O chefe final é tolo em sua concepção e forma. Gee Gus tem um nome tão ridículo quanto a sua origem: um cientista, provavelmente tão brasileiro quanto Dr. Brown Sugar, decidiu enviar do futuro seu androide para enfrentar o vencedor do torneio dos anos 90, e provar que é melhor que todos juntos. Esse androide é uma mistura de T-1000 com Cho Aniki e Shang Tsung, que, usando da maleabilidade do metal líquido que compõe o seu corpo de Mr. Universo, se transforma em qualquer outro lutador do jogo. O feiticeiro de Mortal Kombat era melhor nisso, pois combinava o máximo das suas próprias habilidades com as técnicas mais avançadas dos outros combatentes em um timing perfeito, pra fazer sua vida infeliz. Gee Gus copia os outros lutadores tão perfeitamente, que traz consigo todas as suas falhas, o que é um problema de estrutura para o jogo e para a sua narrativa. Para vencê-lo, basta usar a exata mesma estratégia aplicada no lutador original, tornando a dificuldade mais uma questão de sorte que habilidade. E, afinal, se ele quer provar que é o mais forte do universo, por que copiar os movimentos dos lutadores que ele considera fracos? Pelo menos, em defesa dele, se eu tivesse a capacidade de modelar meu corpo da forma que quisesse, faria um todo trincado igual, e ainda comprimiria freneticamente os músculos peitorais ao comemorar a vitória do mesmo jeito.
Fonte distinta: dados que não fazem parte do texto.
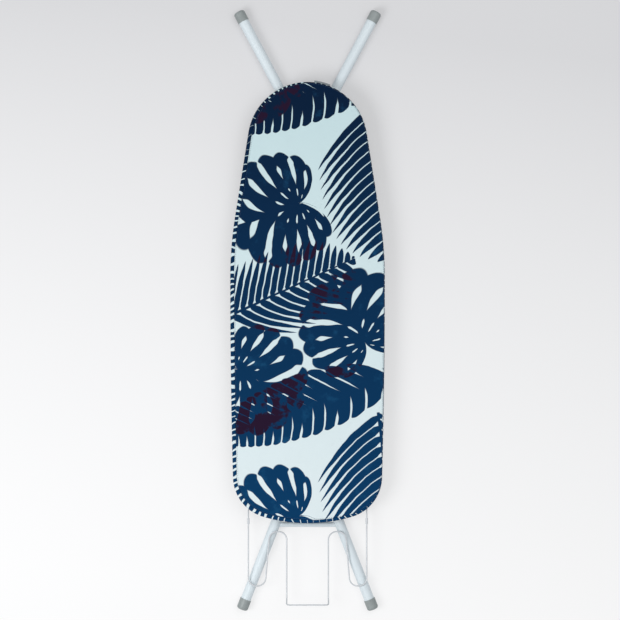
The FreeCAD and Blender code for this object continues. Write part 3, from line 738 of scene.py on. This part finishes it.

Além do modo arcade, existe o modo Deathmatch, que nada tem a ver com o que hoje entendemos por este modo. Se o seu "e se..." não tem limites, provavelmente você já teve uma ideia assim: e se, no meio do estágio, houvessem minas terrestres e poças de óleo, rodeada por paredes de fogo, cercas elétricas e muros cheios de espetos? Realmente uma batalha mortal... É divertido no começo, e logo se torna um abuso ao encurralar os inimigos no canto do ringue e pressioná-los repetidamente contra as armadilhas. Talvez um dos primeiros jogos a usar um cenário que interage com o combate, que até hoje existe em jogos como Street Fighter 6, no seu modo extreme battle.